MICHEL MARTIN, HOST:

I'm Michel Martin, and this is TELL ME MORE from NPR News.

Coming up, New York's Comic Con, the annual festival now on it's 6th year brings thousands of enthusiasts of comic books, animated graphic novels and video games together under one roof. We'll ask an enthusiast what's hot. That conversation is in just a few minutes.

But first, the civil rights activist and media personality, the Reverend Al Sharpton, is holding a march for jobs and justice on the National Mall tomorrow. Thousands are expected to attend. The rally is scheduled to take a place a day before the new memorial to civil rights icon Martin Luther King, Jr. is officially dedicated in Washington, D.C. Of course, that dedication was delayed from earlier when there was inclement weather in Washington.

But these marches have become a way to express the public's views on everything from abortion rights to animal rights. In fact, there's also a walk for farm animals taking place on the Mall tomorrow as well. So, today we wanted to take a closer look at the history and the impact of protest marches and rallies here in the nation's capital.

For this, we decided to turn to two long-time Washington watchers.
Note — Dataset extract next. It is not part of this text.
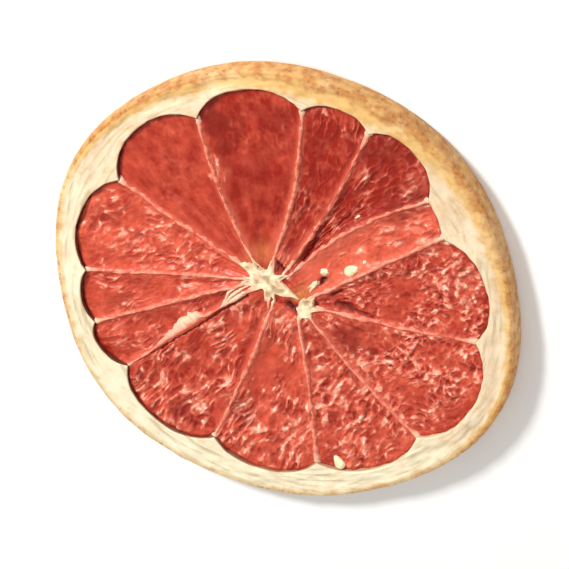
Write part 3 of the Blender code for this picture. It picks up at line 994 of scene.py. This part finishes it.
class Finish:
    """A material being built: its tree, and its shader."""

    def __init__(self, name, **sockets):
        self.material = bpy.data.materials.new(name)
        self.material.use_nodes = True
        self.tree = self.material.node_tree
        self.shader = self.tree.nodes["Principled BSDF"]
        for socket, value in sockets.items():
            self.set(self.shader, socket.replace("_", " "), value)
        self.set(self.shader, "Subsurface Scale", SCATTERING)

    def set(self, node, socket, value):
        """Links another node's output to a socket, or sets the socket to a value or a hex colour."""
        if isinstance(value, bpy.types.NodeSocket):
            self.tree.links.new(value, node.inputs[socket])
        else:
            node.inputs[socket].default_value = linear(value) if isinstance(value, str) else value

    def node(self, kind, sockets, output=0, **settings):
        """Adds a node with its settings and its sockets' values or links, and gives one output.

        Sockets are given by name or number, or as a list of values from the first socket on.
        """
        made = self.tree.nodes.new("ShaderNode" + kind)
        for setting, value in settings.items():
            setattr(made, setting, value)
        numbered = sockets if isinstance(sockets, dict) else dict(enumerate(sockets))
        for socket, value in numbered.items():
            self.set(made, socket, value)
        return made.outputs[output]

    def finished(self, colour, coats, reliefs):
        """The material, with coats of colour over its first one, and fine relief.

        Each coat has its share and its colour, and each relief its pattern and its height.
        """
        self.set(self.shader, "Base Color", self.painted(colour, coats))
        normal = None
        for pattern, height in reliefs:
            sockets = {"Height": pattern, "Distance": height, "Strength": RELIEF_STRENGTH}
            if normal:
                sockets["Normal"] = normal
            normal = self.node("Bump", sockets)
        if normal:
            self.set(self.shader, "Normal", normal)
        return self.material

    def painted(self, colour, coats):
        """A colour with coats over it. Each coat has the share in which it shows, and its colour."""
        for share, coat in coats:
            colour = self.node("Mix", {0: share, 6: colour, 7: coat}, 2, data_type="RGBA")
        return colour


def flesh_material():
    """Dried citrus flesh: a glassy, translucent red skin with salmon walls round its sunken sacs."""
    finish = Finish(
        "dried citrus flesh",
        Roughness=0.40,
        IOR=1.40,
        Specular_IOR_Level=0.35,
        Subsurface_Weight=0.10,
        Subsurface_Radius=(1.0, 0.25, 0.12),
        Coat_Roughness=0.18,
    )
    node = finish.node
    place = node("TexCoord", {}, "Object")
    flow = node("Attribute", {}, "Vector", attribute_name="flow")
    own_tone = node("SeparateXYZ", [flow], 2)
    web, wall, deep, pink, amber = [
        node("Attribute", {}, "Fac", attribute_name=name) for name in FLESH_MASKS
    ]

    # Streaks and strokes along the sacs, 1.3 mm and 0.95 mm wide and about as long as a sac
    along_sacs = []
    for width, to_sac, detail in ((1.3 * MM, 1.0, 2.0), (0.95 * MM, 0.92, 1.5)):
        stretched = node("Mapping", {"Vector": flow, "Scale": (1.0 / width, to_sac, 0.0)})
        along_sacs.append(node("TexNoise", {"Vector": stretched, "Scale": 1.0, "Detail": detail}))
    streak, stroke = along_sacs
    # Patches of 3 mm, blobs of 0.75 mm and grain of 0.3 mm
    patch, blob, grain = [
        node("TexNoise", {"Vector": place, "Scale": 1.0 / size, "Detail": detail})
        for size, detail in ((3.0 * MM, 3.0), (0.75 * MM, 2.0), (0.3 * MM, 2.0))
    ]

    # The tone between deep red and salmon is uneven, and more so where the sacs stand out
    by_patch = node("MapRange", [patch, 0.3, 0.7, -0.4, 0.4])
    by_streak = node("MapRange", [streak, 0.3, 0.7, -0.3, 0.3])
    by_blob = node("Math", [web, node("MapRange", [blob, 0.3, 0.7, -0.3, 0.3])], operation="MULTIPLY")
    uneven = node("Math", [by_patch, by_streak], operation="ADD")
    uneven = node("Math", [uneven, by_blob], operation="ADD")
    contrast = node("MapRange", [web, 0.0, 1.0, 0.6, 1.0])
    uneven = node("Math", [uneven, contrast], operation="MULTIPLY")
    tone = node("Math", [own_tone, uneven], operation="ADD")

    # Painted shade in the furrows between the strokes, and pale crests on those that lie in clusters:
    # partly the sacs' pale walls, partly painted highlight on the raised strokes
    furrow_shade = node("Math", [node("MapRange", [stroke, 0.46, 0.32]), web], operation="MULTIPLY")
    by_wall = node("MapRange", [wall, 0.02, 0.4, 0.3, 1.0])
    crest = node("Math", [node("MapRange", [stroke, 0.46, 0.64]), by_wall], operation="MULTIPLY")
    cluster = node("Math", [web, node("MapRange", [patch, 0.31, 0.53])], operation="MULTIPLY")
    by_tone = node("MapRange", [own_tone, 0.0, 0.4, 0.6, 1.0])
    cluster = node("Math", [cluster, by_tone], operation="MULTIPLY")
    pale = node("Math", [crest, node("MapRange", [cluster, 0.05, 0.6])], operation="MULTIPLY")
    pale = node("Math", [pale, node("MapRange", [blob, 0.3, 0.5, 0.5])], operation="MULTIPLY")
    # Painted glints: near white on the palest crests, where the blobs are highest
    painted_glint = node("Math", [pale, node("MapRange", [blob, 0.50, 0.62])], operation="MULTIPLY")

    coats = (
        (tone, "#da5b41"),
        (amber, "#c47a42"),
        (node("MapRange", [wall, 0.1, 0.8, 0.0, 0.65]), "#e6765c"),
        (node("MapRange", [furrow_shade, 0.0, 1.0, 0.0, 0.7]), "#7c1406"),
        (node("MapRange", [pale, 0.1, 0.7, 0.0, 0.9]), "#f9a88c"),
        (node("MapRange", [painted_glint, 0.3, 0.9, 0.0, 0.9]), "#ffdcc8"),
        (pink, "#dc6a50"),
        # Dark red, then nearly black: dark patches, painted shade in creases and the deepest sacs, and
        # painted shadow along the pith
        (node("MapRange", [deep, 0.0, 0.7, 0.0, 0.85]), "#76150d"),
        (node("MapRange", [deep, 0.65, 1.0, 0.0, 0.9]), "#330b04"),
    )
    # The glassy skin is gone from the dark places: dark patches, torn creases, the deepest sacs and the
    # pith's edge
    finish.set(finish.shader, "Coat Weight", node("MapRange", [deep, 0.2, 0.7, 0.09, 0.0]))
    raised = node("Math", [stroke, web], operation="MULTIPLY")
    return finish.finished("#961c0a", coats, ((raised, 0.42 * MM), (blob, 0.20 * MM), (grain, 0.04 * MM)))


def segment_wall_material():
    """Dried segment wall: thin parchment, salmon pink and turning cream at its ends."""
    finish = Finish(
        "dried segment wall", Roughness=0.6, Subsurface_Weight=0.15, Subsurface_Radius=(1.0, 0.4, 0.2)
    )
    node = finish.node
    place = node("TexCoord", {}, "Object")
    mottle = node("TexNoise", {"Vector": place, "Scale": 1.0 / (1.0 * MM), "Detail": 3.0})
    cream = node("Attribute", {}, "Fac", attribute_name="cream")
    coats = (
        (node("MapRange", [mottle, 0.38, 0.62]), "#f29478"),
        (cream, "#f3d3b2"),
    )
    return finish.finished("#dc6a52", coats, ((mottle, 0.15 * MM),))


def pith_and_rind_material():
    """Dried citrus peel: matt cream pith with fine wrinkles, and a satin golden tan rind."""
    finish = Finish(
        "dried pith and rind", Roughness=0.62, Subsurface_Weight=0.10, Subsurface_Radius=(1.0, 0.7, 0.4)
    )
    node = finish.node
    place = node("TexCoord", {}, "Object")
    flow = node("Attribute", {}, "Vector", attribute_name="flow")
    toasted, rind_share, browning_and_shadow = [
        node("Attribute", {}, "Fac", attribute_name=name) for name in ("toasted", "rind", "browning_and_shadow")
    ]
    # Streaks round the ring, 6 mm long, 0.8 mm wide and 1.5 mm high on the side
    stretched = node("Mapping", {"Vector": flow, "Scale": (1 / (6.0 * MM), 1 / (0.8 * MM), 1 / (1.5 * MM))})
    streak = node("TexNoise", {"Vector": stretched, "Scale": 1.0, "Detail": 3.0})
    # Patches of 8 mm, mottling of 1.8 mm, specks of 0.7 mm and grain of 0.4 mm
    patch, mottle, speck, grain = [
        node("TexNoise", {"Vector": place, "Scale": 1.0 / size, "Detail": detail})
        for size, detail in ((8.0 * MM, 2.0), (1.8 * MM, 3.0), (0.7 * MM, 2.0), (0.4 * MM, 3.0))
    ]

    by_patch = node("MapRange", [patch, 0.35, 0.65, -0.35, 0.35])
    uneven = node("Math", [toasted, by_patch], operation="ADD")
    by_mottle = node("MapRange", [mottle, 0.35, 0.65, -0.16, 0.16])
    share = node("Math", [rind_share, by_mottle], operation="ADD")
    most_toasted = node("MapRange", [uneven, 0.0, 0.9])
    pith = (
        (node("MapRange", [uneven, 0.0, 1.0]), "#e8ceac"),
        (node("MapRange", [streak, 0.52, 0.68, 0.0, 0.65]), "#b2a27a"),
    )
    golden = (
        (most_toasted, "#deaf62"),
        (node("MapRange", [mottle, 0.46, 0.72, 0.0, 0.55]), "#bc8038"),
    )
    rind = (
        (most_toasted, "#c08040"),
        (node("MapRange", [speck, 0.50, 0.66, 0.0, 0.6]), "#8a4c1a"),
    )
    coats = (
        (node("MapRange", [share, 0.0, 0.5, 0.0, 0.9]), finish.painted("#ead2a4", golden)),
        (node("MapRange", [share, 0.72, 1.10]), finish.painted("#dcba88", rind)),
        # Tan, then dark brown on the lip and the inner wall: partly browning, partly painted shadow,
        # darkest at the left
        (node("MapRange", [browning_and_shadow, 0.1, 0.5, 0.0, 0.7]), "#b97a4a"),
        (node("MapRange", [browning_and_shadow, 0.45, 0.85, 0.0, 0.92]), "#551c0c"),
    )
    reliefs = ((streak, 0.15 * MM), (grain, 0.06 * MM))
    return finish.finished(finish.painted("#f0e4c4", pith), coats, reliefs)


def core_material():
    """Dried core: cream pith, fibrous, with tan painted shade in its pits."""
    finish = Finish(
        "dried core", Roughness=0.6, Subsurface_Weight=0.15, Subsurface_Radius=(1.0, 0.7, 0.4)
    )
    node = finish.node
    place = node("TexCoord", {}, "Object")
    patch = node("TexNoise", {"Vector": place, "Scale": 1.0 / (1.4 * MM), "Detail": 4.0})
    pit_shade, pink = [node("Attribute", {}, "Fac", attribute_name=name) for name in ("pit_shade", "pink")]
    coats = (
        (node("MapRange", [patch, 0.42, 0.66]), "#dcb088"),
        (node("Math", [pit_shade, 0.8], operation="MULTIPLY"), "#a48f62"),
        (pink, "#ee9a80"),
    )
    return finish.finished("#f6e6c0", coats, ((patch, 0.25 * MM),))


def pip_material():
    """Undeveloped pip: pale cream, smooth and slightly waxy."""
    finish = Finish(
        "undeveloped pip", Roughness=0.4, Subsurface_Weight=0.2, Subsurface_Radius=(1.0, 0.8, 0.5)
    )
    node = finish.node
    place = node("TexCoord", {}, "Object")
    patch = node("TexNoise", {"Vector": place, "Scale": 1.0 / (0.9 * MM), "Detail": 2.0})
    coats = ((node("MapRange", [patch, 0.35, 0.65]), "#eed49c"),)
    return finish.finished("#fbf0cc", coats, ())


# The camera looks down on the slice from the far right, turned so that the plan's +X stays rightwards
CAMERA_DIRECTION = 57.0
CAMERA_OFF_SQUARE = 34.4
CAMERA_DISTANCE = 650.0 * MM
CAMERA_WIDTH = 101.0 * MM
CAMERA_SENSOR = 36.0
CAMERA_CLIP = (0.05, 20.0)

# Each light's name, direction, elevation, distance, size and power
LIGHTS = (("key", 128.0, 38.0, 0.7, 0.12, 4.8), ("fill", 20.0, 60.0, 0.9, 0.6, 1.6))
FLOOR_SIZE = 3.0
FLOOR_ROUGHNESS = 0.9
SURROUNDINGS = 0.55


def camera_axes():
    """The camera's right, up and backward directions."""
    turn, tilt = radians(CAMERA_DIRECTION), radians(CAMERA_OFF_SQUARE)
    back = Vector((sin(tilt) * cos(turn), sin(tilt) * sin(turn), cos(tilt)))
    near = Vector((cos(tilt) * cos(turn), cos(tilt) * sin(turn), -sin(tilt)))
    side = Vector((-sin(turn), cos(turn), 0.0))
    return cos(turn) * near - sin(turn) * side, sin(turn) * near + cos(turn) * side, back


def add_camera():
    data = bpy.data.cameras.new("camera")
    data.sensor_width = CAMERA_SENSOR
    data.lens = CAMERA_SENSOR * CAMERA_DISTANCE / CAMERA_WIDTH
    data.clip_start, data.clip_end = CAMERA_CLIP
    camera = bpy.data.objects.new("camera", data)
    right, up, back = camera_axes()
    middle = Vector((0.0, 0.0, THICKNESS / 2.0))
    turned = Matrix((right, up, back)).transposed().to_4x4()
    camera.matrix_world = Matrix.Translation(middle + back * CAMERA_DISTANCE) @ turned
    bpy.context.scene.collection.objects.link(camera)
    bpy.context.scene.camera = camera


def add_light(name, direction, elevation, distance, size, power):
    """A square soft light that faces the slice."""
    data = bpy.data.lights.new(name, "AREA")
    data.size = size
    data.energy = power
    lamp = bpy.data.objects.new(name, data)
    turn, rise = radians(direction), radians(elevation)
    back = Vector((cos(turn) * cos(rise), sin(turn) * cos(rise), sin(rise)))
    lamp.location = back * distance
    lamp.rotation_euler = back.to_track_quat("Z", "Y").to_euler()
    bpy.context.scene.collection.objects.link(lamp)


def add_studio():
    """A pale floor in soft light, with the main light from the far left."""
    bm = bmesh.new()
    bmesh.ops.create_grid(bm, x_segments=1, y_segments=1, size=FLOOR_SIZE)
    mesh = bpy.data.meshes.new("floor")
    bm.to_mesh(mesh)
    bm.free()
    paper = Finish("matt paper", Base_Color="#f4f3f1", Roughness=FLOOR_ROUGHNESS)
    mesh.materials.append(paper.material)
    floor = bpy.data.objects.new("floor", mesh)
    bpy.context.scene.collection.objects.link(floor)
    world = bpy.data.worlds.new("studio")
    world.use_nodes = True
    background = world.node_tree.nodes["Background"]
    background.inputs["Color"].default_value = linear("#f8f6f3")
    background.inputs["Strength"].default_value = SURROUNDINGS
    bpy.context.scene.world = world
    for light in LIGHTS:
        add_light(*light)
    bpy.context.scene.view_settings.view_transform = "Standard"


def main():
    core = core_material()
    flesh, segment_wall = flesh_material(), segment_wall_material()
    peel_piece(pith_and_rind_material())
    core_bed_piece(flesh)
    for number in range(len(CORE_LOBES)):
        core_lobe_piece(number, core)
    for segment in range(len(MEMBRANES)):
        pulp_piece(segment, flesh)
        membrane_piece(segment, 0, segment_wall)
    for fold in range(1, FOLD_COUNT + 1):
        membrane_piece(FALLEN_MEMBRANE, fold, segment_wall)
    pip = pip_material()
    for index in range(len(PIPS)):
        pip_piece(index, pip)
    crumbs_piece(core)
    add_camera()
    add_studio()


main()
Mary Frances Berry is the former chair of the U.S. Civil Rights Commission. She's currently a professor of history at the University of Pennsylvania. Welcome, thanks for joining us.

MARY FRANCES BERRY: Thank you.

MARTIN: Also with us, Ron Elving, NPR senior Washington editor. He's here in our Washington, D.C. studio. Welcome back to you also.

RON ELVING, BYLINE: Good to be with you, Michel.

MARTIN: So, Ron, you were saying that the earliest march on Washington that you could find was in 1894. Tell us about it.

ELVING: Well, let's just say in the modern era there was something called Coxey's Army protest, which organized one of the first marches on Washington back in 1894. They marched all the way here from Ohio. And they were trying to get the federal government to help working people more. Do more to create jobs. Not dissimilar from the agenda of the Occupy Wall Street movement going on in New York and in many cities around the country right now.

MARTIN: And, Mary Frances Berry, of course there are the marches in the 20th century, there are a couple of marches that are the ones that people kind of point to as the ones that they think of is the March in Washington. I'm thinking of the Women's Suffrage march in 1913, but of course the march on Washington for jobs and freedom. The latter of course being famous for Dr. King's I Have A Dream speech.

Why don't I just play a short clip of that speech for those who just want to be inspired by it or remember it. Asnd then you can tell us more about why people decide to mount a march like this. Here it is.

(SOUNDBITE OF SPEECH)

DR. MARTIN LUTHER KING, JR: One hundred years later, the negro lives on a lonely island of poverty in the midst of a vast ocean of material prosperity.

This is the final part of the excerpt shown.